Things looked up when my companion’s Grilled Peach Salad with blackened chicken came to the table. A large bowl of mesclun greens, toasted almonds, blueberries, and grilled peach slices were dressed with honey-balsamic vinaigrette. A generous serving of hot, spicy blackened chicken left an “after burn” my friend said. She added, “I would recommend a caveat on the menu. Only people who can handle spicy hot should order this salad.” She ate the greens, the nuts, the fruit, and boxed the chicken for her husband.
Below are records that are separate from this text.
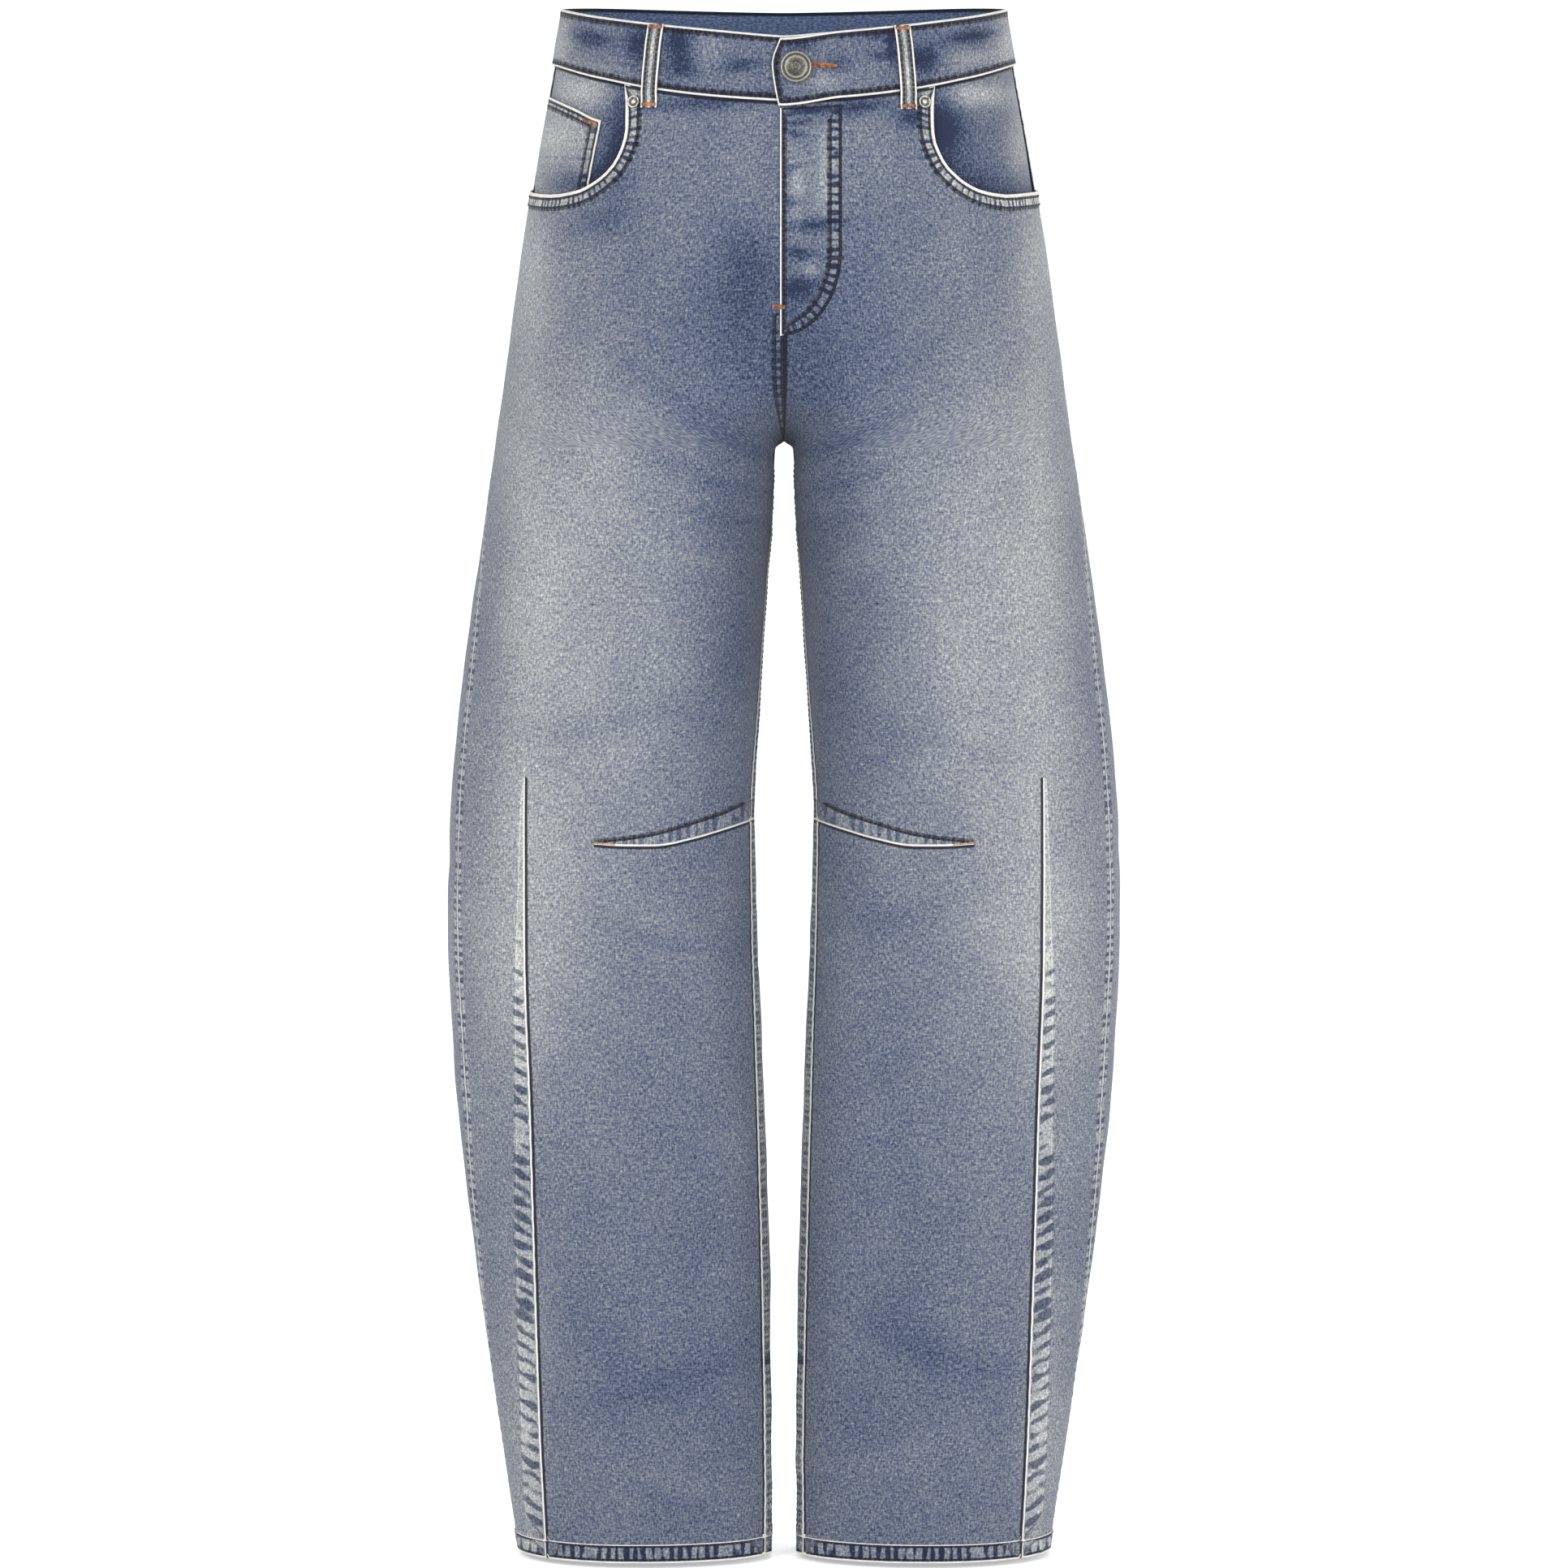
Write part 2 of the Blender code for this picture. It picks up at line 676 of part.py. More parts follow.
def back_pocket(side, panel):
    """A plain five-sided patch pocket."""
    columns = range(POCKET_FIRST, POCKET_LAST + 1)
    heights = []
    for column in columns:
        share = back_share(side, column, BACK_POCKET_LEVELS[0])
        across = 2 * (column - POCKET_FIRST) / (POCKET_LAST - POCKET_FIRST) - 1
        top = yoke_seam(share) - BACK_POCKET_TOP
        foot = top - mix(BACK_POCKET_LENGTH, BACK_POCKET_SIDES, abs(across))
        heights.append([top, top - POCKET_HEM, mix(top - POCKET_HEM, RULED_TO, 0.5), RULED_TO, SPLIT])
        step = (SPLIT - foot) / POCKET_FOOT_ROWS
        heights[-1] += [on_row(SPLIT - step * k, step) for k in range(1, POCKET_FOOT_ROWS)] + [foot]
    rows = len(heights[0])
    raised = [RAISED, RAISED] + [0.0] * (rows - 2)
    gaps = [PATCH_GAP] * (rows - POCKET_FOOT_ROWS) + [SEAT_GAP] * POCKET_FOOT_ROWS
    outside, inside = patch(panel, columns, heights, raised, gaps, PATCH_WALL)
    wall("back_pocket_" + side_name(side), outside, inside, "denim")


# The facing that shows inside the scoop, seen from the front. Its near edge runs under the front panel,
# and its middle line is the coin pocket's stitched side.
FACING_NEAR = (
    # x      z
    (0.0850, -0.0350),
    (0.0840, -0.0580),
    (0.0890, -0.0800),
    (0.1000, -0.1010),
    (0.1170, -0.1180),
)
FACING_LINE = ((0.1135, -0.0300), (0.1330, -0.1205))
FACING_FOOT = -0.1215
FACING_GAPS = (0.0008, 0.0010, 0.0012, 0.0018, 0.0024)
LINE_COLUMN = 5
FACING_COLUMNS = 9


def facing_grid(side):
    """The facing's (share, z) points, from its side seam to its near edge."""
    grid = []
    last = len(FACING_NEAR) - 1
    for row, near in enumerate(FACING_NEAR):
        part = row / last
        at_line = [mix(a, b, part) for a, b in zip(*FACING_LINE)]
        line, edge = (
            (share_of_x(side, z, x + side * FRONT_SHIFT), z) for x, z in (at_line, near)
        )
        places = []
        for column in range(FACING_COLUMNS):
            if column <= LINE_COLUMN:
                start, end, between = (0.0, mix(0.0, FACING_FOOT, part)), line, column / LINE_COLUMN
            else:
                start, end = line, edge
                between = (column - LINE_COLUMN) / (FACING_COLUMNS - 1 - LINE_COLUMN)
            share = mix(start[0], end[0], between)
            top = waist_seam(True, share)
            foot = mix(FACING_FOOT, FACING_NEAR[-1][1], column / (FACING_COLUMNS - 1))
            places.append((share, mix(top, foot, part)))
        grid.append(places)
    return grid


# The coin pocket on the wearer's right facing: the heights of its top at the side seam and at its corner,
# its rows, how far down the facing its foot is looked up, and how far it stays from the scoop
COIN_TOP = (-0.0370, -0.0545)
COIN_PARTS = (0.0, 0.2, 0.6, 1.0)
COIN_FOOT_PART = 0.3
COIN_CLEAR = 0.0016


def scoop_height(side, share):
    """The height of the scoop's edge at a share of the front panel's width."""
    points = scoop_points(side)[::-1]
    for (first, z), (second, next_z) in zip(points, points[1:]):
        if first <= share <= second:
            return mix(z, next_z, (share - first) / (second - first))
    return points[0][1]


def pocket_facing(side):
    """The cloth inside the pocket's scoop, tucked under the front panel, with the coin pocket on one."""
    grid = facing_grid(side)
    outside, inside = [], []
    for places, gap in zip(grid, FACING_GAPS):
        out = -WALL - gap
        outside.append([on_panel(side, True, share, z, 0.0, out) for share, z in places])
        inside.append([on_panel(side, True, share, z, 0.0, out - FACING_WALL) for share, z in places])
    wall("pocket_facing_" + side_name(side), outside, inside, "denim_dark")
    if side > 0:
        return
    columns = range(LINE_COLUMN + 1)
    heights = []
    for column in columns:
        top = mix(*COIN_TOP, column / LINE_COLUMN)
        share = mix(grid[3][column][0], grid[2][column][0], COIN_FOOT_PART)
        foot = scoop_height(side, share) + COIN_CLEAR
        heights.append([mix(top, foot, part) for part in COIN_PARTS])
    rows = len(COIN_PARTS)
    outside, inside = patch(outside, columns, heights, [0.0] * rows, [PATCH_GAP] * rows, PATCH_WALL)
    wall("coin_pocket", outside, inside, "denim_light")


# The fly's stitched placket, over both fronts, seen from the front
FLY_EDGE = -0.0026
FLY_WIDTH = 0.0380
FLY_STRAIGHT = -0.1400
FLY_FOOT = -0.1960
FLY_TOP_GAP = 0.0045
FLY_COLUMNS = (FLY_EDGE, 0.0, 0.008, 0.016, 0.024, 0.031, 0.036, FLY_WIDTH)
FLY_PARTS = (0.0, 0.2, 0.4, 0.6, 0.75, 0.88, 1.0)


def angle_of_x(x, z):
    """The angle round a leg that is seen at x from the front, above the crotch."""
    half, mid, _front, _back, _middle, square = section(z)
    reach = (abs(x) - mid) / half
    return math.acos(math.copysign(abs(reach) ** (square / 2), reach))


def fly_height(x, part):
    """A placket's point goes down straight, and its foot curves back to the fly's edge."""
    turn = 90.0 - math.degrees(angle_of_x(x, WAIST_LEVEL))
    seam = along(WAIST, WAIST_SEAM, turn) - FLY_TOP_GAP
    curve = min(1.0, max(0.0, (x - FLY_EDGE) / (FLY_WIDTH - FLY_EDGE)))
    foot = mix(FLY_STRAIGHT, FLY_FOOT, math.sqrt(1 - curve**2))
    return mix(seam, foot, part)


def front_point(x, z, out):
    """A point of the front above the crotch, seen at x from the front."""
    found = skin(1 if x >= 0 else -1, angle_of_x(x, z), z, out)
    found.x = x
    return found


def fly_placket():
    """The stitched double layer beside the fly, from its edge to the J-shaped stitching."""
    outside, inside = [], []
    for part in FLY_PARTS:
        places = [(x, fly_height(x, part)) for x in FLY_COLUMNS]
        outside.append([front_point(x, z, SEAM_GAP + PLACKET_WALL) for x, z in places])
        inside.append([front_point(x, z, SEAM_GAP) for x, z in places])
    wall("fly_placket", outside, inside, "denim_light")


# The waistband's free end over the other: the turn where it starts to lift, and how far it lies out
LIFT_FROM = 26.0
LIFT_TO = 11.0
LIFT = WALL + BAND_OUT + SEAM_GAP
UNDER_END = 8.5
BAND_ROWS = (0.0, 0.38, 0.72, 1.0)
BAND_END_X = (-0.0027, -0.0080, -0.0062, -0.0037)
FLAP_DROP = 0.0030

# The turns in degrees at which the waistband has a column: on the end that laps over, on each half, and on
# the end that lies under
OVER_TURNS = (1.6, 5.0, 8.0, 11.0, 15.0, 19.0, 23.0, 27.0)
HALF_TURNS = [34.0 + 9.125 * k for k in range(17)]
UNDER_TURNS = (25.0, 15.0, 8.0, 1.6)


def band_point(side, turn, part, out, lift=0.0, x=None):
    """A point of the waistband at a turn from the middle of the front, lifted where it laps over."""
    z = mix(along(WAIST, WAIST_TOP, turn), along(WAIST, WAIST_SEAM, turn), part) + HALF_GAP * part
    if lift:
        z -= FLAP_DROP * smoothstep(1.0 - turn / LIFT_TO) * mix(0.5, 1.0, part)
    out += lift * LIFT
    if x is not None:
        return front_point(x, z, out)
    angle = turn_angle(turn)
    half, mid, front, back, middle, square = section(z)
    across = (half + out) * abs(math.cos(angle)) ** (2 / square)
    depth = (front if turn <= 90 else back) + out
    y = middle - math.copysign(depth * abs(math.sin(angle)) ** (2 / square), math.sin(angle))
    return Vector((side * across, y, z))


def waistband():
    """One folded strip round the waist, whose wearer's left end laps over the other with a pointed end."""
    outside, inside = [], []
    for part, end in zip(BAND_ROWS, BAND_END_X):
        for out, rows in ((BAND_OUT, outside), (-WALL, inside)):
            row = [band_point(+1, 0.0, part, out, 1.0, end)]
            for turn in OVER_TURNS:
                lift = smoothstep((LIFT_FROM - turn) / (LIFT_FROM - LIFT_TO))
                row.append(band_point(+1, turn, part, out, lift))
            row += [band_point(+1, turn, part, out) for turn in HALF_TURNS]
            row += [band_point(-1, turn, part, out) for turn in HALF_TURNS[-2::-1]]
            row += [band_point(-1, turn, part, out) for turn in UNDER_TURNS]
            row.append(band_point(+1, UNDER_END, part, out))
            rows.append(row)
    wall("waistband", outside, inside, "denim")


# A belt loop from its top to its foot: its share of the length, and how far its inside is from the panel
LOOP_PROFILE = (
    # share  out
    (0.00, 0.0014),
    (0.10, 0.0020),
    (0.30, 0.0028),
    (0.55, 0.0028),
    (0.80, 0.0021),
    (0.90, 0.0009),
    (1.00, 0.0004),
)
LOOP_BELOW = 0.0120
LOOP_TOP_IN = 0.0002
BACK_TURN = 180.0
BESIDE = 0.02
LOOPS = (
    # name        turn   side
    ("front_right", 30.4, -1),
    ("front_left", 27.4, +1),
    ("side_right", 122.0, -1),
    ("side_left", 122.0, +1),
    ("back", 180.0, +1),
)


def belt_loop(name, turn, side):
    """A flat folded strip over the waistband, which stands off it a little between its sewn ends."""
    top = along(WAIST, WAIST_TOP, turn) - LOOP_TOP_IN
    foot = along(WAIST, WAIST_SEAM, turn) - LOOP_BELOW
    outside, inside = [], []
    for share, out in LOOP_PROFILE:
        z = mix(top, foot, share)
        angle = turn_angle(turn)
        middle = skin(side, angle, z, out)
        beside = skin(side, angle + BESIDE, z, out)
        across = Vector((beside.x - middle.x, beside.y - middle.y, 0)).normalized()
        if turn == BACK_TURN:
            middle.x = 0.0
            across = Vector((1, 0, 0))
        outward = Vector((-across.y, across.x, 0))
        if outward.dot(Vector((middle.x, middle.y, 0))) < 0:
            outward = -outward
        ends = [middle - across * LOOP_WIDTH / 2, middle + across * LOOP_WIDTH / 2]
        inside.append(ends)
        outside.append([end + outward * LOOP_WALL for end in ends])
    wall("belt_loop_" + name, outside, inside, "denim_light")


TURNED_STEPS = 24


def turned(name, profile, place, towards, colour):
    """A turned metal piece: its profile runs down the outside, from the middle of its face to its foot."""
    shape = bmesh.new()
    verts = [shape.verts.new((radius, 0, height)) for radius, height in profile]
    for start, end in zip(verts, verts[1:]):
        shape.edges.new((start, end))
    mesh = bpy.data.meshes.new(name)
    shape.to_mesh(mesh)
    shape.free()
    mesh.materials.append(material(name + "_metal", colour, metallic=0.9, roughness=0.4))
    made = bpy.data.objects.new(name, mesh)
    screw = made.modifiers.new("turn", "SCREW")
    screw.steps = screw.render_steps = TURNED_STEPS
    screw.use_merge_vertices = True
    screw.merge_threshold = 0.00001
    made.location = place
    made.rotation_mode = "QUATERNION"
    made.rotation_quaternion = towards.to_track_quat("Z", "Y")
    garment.objects.link(made)


BUTTON_RADIUS = 0.0103
BUTTON_PLACE = (0.0078, -0.0202)
BUTTON_PROFILE = (
    # radius share, height
    (0.000, 0.0036),
    (0.560, 0.0034),
    (0.620, 0.0040),
    (0.760, 0.0041),
    (0.820, 0.0034),
    (0.900, 0.0044),
    (1.000, 0.0038),
    (1.000, 0.0024),
    (0.860, 0.0018),
    (0.420, 0.0015),
    (0.420, 0.0000),
    (0.000, 0.0000),
)
RIVET_RADIUS = 0.0043
RIVET_PROFILE = (
    # radius share, height
    (0.000, 0.0018),
    (0.300, 0.0016),
    (0.480, 0.0009),
    (0.720, 0.0009),
    (0.900, 0.0011),
    (1.000, 0.0006),
    (1.000, 0.0000),
    (0.000, 0.0000),
)
RIVETS = (
    # name        x        z
    ("rivet_right", -0.0990, -0.0425),
    ("rivet_left", 0.0925, -0.0425),
)


# How far a flat metal foot stands off curved cloth beyond the seam gap, so that its rim clears it
BUTTON_SEAT = 0.0002
RIVET_SEAT = 0.0003
SLOPE_STEP = 0.002


def outward_at(x, z, out):
    """The direction straight out of the front, seen at x."""
    across = front_point(x + SLOPE_STEP, z, out) - front_point(x - SLOPE_STEP, z, out)
    up = front_point(x, z + SLOPE_STEP, out) - front_point(x, z - SLOPE_STEP, out)
    return across.cross(up).normalized()


def metal():
    """The waist button, and the two rivets at the pockets' inner corners."""
    x, z = BUTTON_PLACE
    out = BAND_OUT + LIFT + SEAM_GAP + BUTTON_SEAT
    profile = [(BUTTON_RADIUS * radius, height) for radius, height in BUTTON_PROFILE]
    turned("button", profile, front_point(x, z, out), outward_at(x, z, out), "metal")
    for name, x, z in RIVETS:
        out = RAISED + SEAM_GAP + RIVET_SEAT
        profile = [(RIVET_RADIUS * radius, height) for radius, height in RIVET_PROFILE]
        turned(name, profile, front_point(x, z, out), outward_at(x, z, out), "metal")


for old in list(bpy.data.objects):
    bpy.data.objects.remove(old, do_unlink=True)
garment = bpy.data.collections.new("jeans")
bpy.context.scene.collection.children.link(garment)

for half in (-1, +1):
    front_panel(half)
    back_panel(half)
    yoke(half)
    pocket_facing(half)
fly_placket()
waistband()
for loop in LOOPS:
    belt_loop(*loop)
metal()
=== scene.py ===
# %% [markdown]
# # Barrel-leg jeans
# Worn-looking denim jeans, filled out and hollow, with nobody in them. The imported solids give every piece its
# place. This script puts a fine cloth wall on each solid's form, and adds the sewing, the wear and the light.

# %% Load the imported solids
import math

import bmesh
import bpy
import numpy as np
from mathutils import Matrix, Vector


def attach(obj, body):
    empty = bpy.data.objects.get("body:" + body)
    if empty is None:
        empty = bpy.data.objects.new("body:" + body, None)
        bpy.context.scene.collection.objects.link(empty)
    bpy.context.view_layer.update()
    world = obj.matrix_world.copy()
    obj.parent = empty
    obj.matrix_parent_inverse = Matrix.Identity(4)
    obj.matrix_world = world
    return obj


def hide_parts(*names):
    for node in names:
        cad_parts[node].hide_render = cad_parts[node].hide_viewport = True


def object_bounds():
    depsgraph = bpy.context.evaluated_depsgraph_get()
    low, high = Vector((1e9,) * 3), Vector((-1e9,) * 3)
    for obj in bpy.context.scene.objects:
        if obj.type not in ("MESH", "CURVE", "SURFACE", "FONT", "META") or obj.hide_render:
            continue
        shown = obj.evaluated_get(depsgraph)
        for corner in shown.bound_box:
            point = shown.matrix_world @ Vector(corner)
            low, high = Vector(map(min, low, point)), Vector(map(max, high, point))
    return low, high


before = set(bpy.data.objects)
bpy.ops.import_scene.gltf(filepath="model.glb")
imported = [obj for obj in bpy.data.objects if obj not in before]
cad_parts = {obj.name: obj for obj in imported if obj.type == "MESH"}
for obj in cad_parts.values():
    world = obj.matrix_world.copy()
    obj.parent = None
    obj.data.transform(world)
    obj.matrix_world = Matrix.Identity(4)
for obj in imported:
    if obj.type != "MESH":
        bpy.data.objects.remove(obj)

cad_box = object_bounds()
print("solids:", len(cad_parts), "box:", [round(value, 4) for corner in cad_box for value in corner])

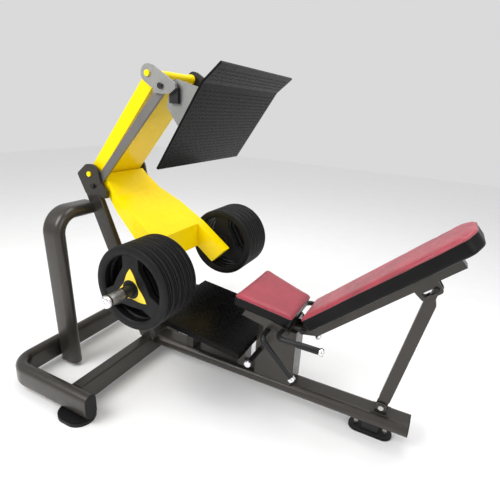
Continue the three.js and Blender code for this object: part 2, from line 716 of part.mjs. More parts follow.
add('stop_lever', stopLever(), gripRubber);
add('foot_bar', footBar(), gripRubber);
add('press_arm', pressArm(), armPaint);
add('arm_shaft', pivotShaft(ARM_PIVOT, ARM.shaft), armPaint);
add('arm_top_shaft', pivotShaft(HEAD_PIVOT, 18), armPaint);
add('footplate', footplate(), checkerSteel);
add('link_bar', handed(linkBar(), -1), linkPaint);
add('link_bolt_lower', handed(linkBolt(LINK_PIVOT, 8), -1), blackPaint);
add('link_bolt_upper', handed(linkBolt(HEAD_LINK, 7), -1), blackPaint);

for (const [side, sign] of [['near', -1], ['far', 1]]) {
  const linked = sign < 0;
  const pair = (name, geometry, material) => {
    add(`${name}_${side}`, handed(geometry, sign), material);
  };
  pair('guard_tube', guardTube(), framePaint);
  pair('upright', upright(), framePaint);
  pair('pivot_plate', pivotPlate(linked), framePaint);
  pair('base_end_cap', baseEndCap(), blackRubber);
  pair('front_foot', frontFoot(), blackRubber);
  pair('grip', grip(), gripRubber);
  pair('carriage_bracket', carriageBracket(linked), silverPaint);
  pair('carriage_side', carriageSide(), silverPaint);
  pair('horn', horn(), chrome);
  for (let i = 0; i < PLATE.count; i += 1) {
    pair(`plate_${i + 1}`, weightPlate(i), blackRubber);
  }
}

export default machine;
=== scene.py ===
import json
import math

import bmesh
import bpy
from mathutils import Matrix, Vector


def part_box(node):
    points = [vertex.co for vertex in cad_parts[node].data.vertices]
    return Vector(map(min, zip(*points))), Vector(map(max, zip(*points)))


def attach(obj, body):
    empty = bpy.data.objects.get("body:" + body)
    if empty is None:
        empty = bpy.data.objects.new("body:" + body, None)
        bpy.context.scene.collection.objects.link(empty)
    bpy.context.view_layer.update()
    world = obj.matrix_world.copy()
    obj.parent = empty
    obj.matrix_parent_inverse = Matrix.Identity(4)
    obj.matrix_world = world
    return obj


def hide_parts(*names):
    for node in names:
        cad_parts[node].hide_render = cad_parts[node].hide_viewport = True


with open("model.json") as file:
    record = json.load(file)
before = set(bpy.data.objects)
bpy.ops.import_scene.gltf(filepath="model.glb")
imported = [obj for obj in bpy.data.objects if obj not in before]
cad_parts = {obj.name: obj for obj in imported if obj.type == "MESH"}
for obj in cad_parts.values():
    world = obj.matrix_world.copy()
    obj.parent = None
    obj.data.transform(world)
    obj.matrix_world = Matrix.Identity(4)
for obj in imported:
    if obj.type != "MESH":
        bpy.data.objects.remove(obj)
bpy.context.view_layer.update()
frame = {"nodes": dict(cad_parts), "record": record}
SIDES = (("near", -1), ("far", 1))

# ---------------------------------------------------------------- driving dimensions, in metres
OVAL = (0.124, 0.062)  # flat-oval frame tube
BASE_BEND = 0.095
GUARD_BEND = 0.1
GUARD_FOOT_Y, GUARD_TOP_Y, GUARD_END_Y = 0.351, 0.376, 0.141
TUBE_BEND_STEPS = 18
TUBE_EDGE = 0.0015

HANDLE_R = 0.0122
HANDLE_Y = 0.2
HANDLE_BEND = 0.034
GRIP_START = (0.284, 0.131, 0.462)
GRIP_END_X, GRIP_Z = 0.480, 0.465
LEVER_SHAFT = (0.209, 0.440)
LEVER_END = (0.369, 0.285)

HORN_X, HORN_Z = -0.282, 0.659
DISC_R = 0.190
DISC_THICK = 0.0435
WEB_THICK = 0.030
PANEL_THICK = 0.003
PANEL_AT = 0.0163  # from the disc's middle plane to the panel's

SEAM_DEPTH = 0.0125  # of the piped seam under a pad's face
PIPING_R = 0.0022
PUFF_CAP = 0.004
PAD_VOXEL = 0.006
PAD_CORNER = 0.014
OUTLINE_STEP = 0.03
SEAT_REAR_Z = 0.544
SEAT_HALF_FRONT, SEAT_HALF_REAR = 0.185, 0.138
SEAT_THICK = 0.070
BACK_AT = (0.516, 0, 0.688)
BACK_ANGLE = math.radians(42)
BACK_LOW, BACK_BEND, BACK_HIGH = -0.232, 0.345, 0.560
BACK_THICK = 0.078

FOOTPLATE_LOW = (-0.240, 0, 1.148)
FOOTPLATE_KINK = (-0.030, 0, 1.478)
FOOTPLATE_TOP = (0.045, 0, 1.543)
FOOTPLATE_LUG_WIDTH = 0.65
DECK_START, DECK_STOP = (-0.366, 0, 0.407), (0.123, 0, 0.346)
DECK_LUG_WIDTH = 0.464
LUG_PITCH = 0.017
LUG_RISE = 0.0009

# ---------------------------------------------------------------- camera, light and floor
CAMERA_AT = Vector((0.7937, -1.5991, 1.407))
CAMERA_RIGHT = Vector((0.8899, 0.4527, 0.0559))
CAMERA_UP = Vector((-0.1998, 0.2766, 0.9400))
FOCAL_MM = 28.25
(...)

From the First/appetizer menu, Fried Green Tomatoes with crab and avocado salad, shredded lettuce, and Louis dressing sounded like a dish that couldn’t go wrong. The fried tomatoes had a crisp crust with no sign of greasy. The iceburg lettuce was normal as was the Louis dressing served on the side. The salad, not crab and avocado as in separate but equal, but a mush of canned crab and avocado, tasted so fishy that we declared it inedible and asked for the check.

Brady Street has many seriously good restaurants, Thai-namite, La Masa, Easy Tyger, Brewed, to mention just a few. It would be nice if Harry’s upped the ante in the kitchen and joined that list.

Harry’s on Brady

On the Menu

The Rundown

3 thoughts on “Dining: Harry’s on Brady a Major Disappointment”

  1. David says:

    Give them a few months.

  2. Christina Zawadiwsky says:

    Whenever I go by at night I see that Harry’s is packed, though, so they must like the drinks and the spot as a new hangout!

  3. Observer says:

    If I ordered “Blackened” anything and it wasn’t spicy, I’d send it back. There’s your caveat.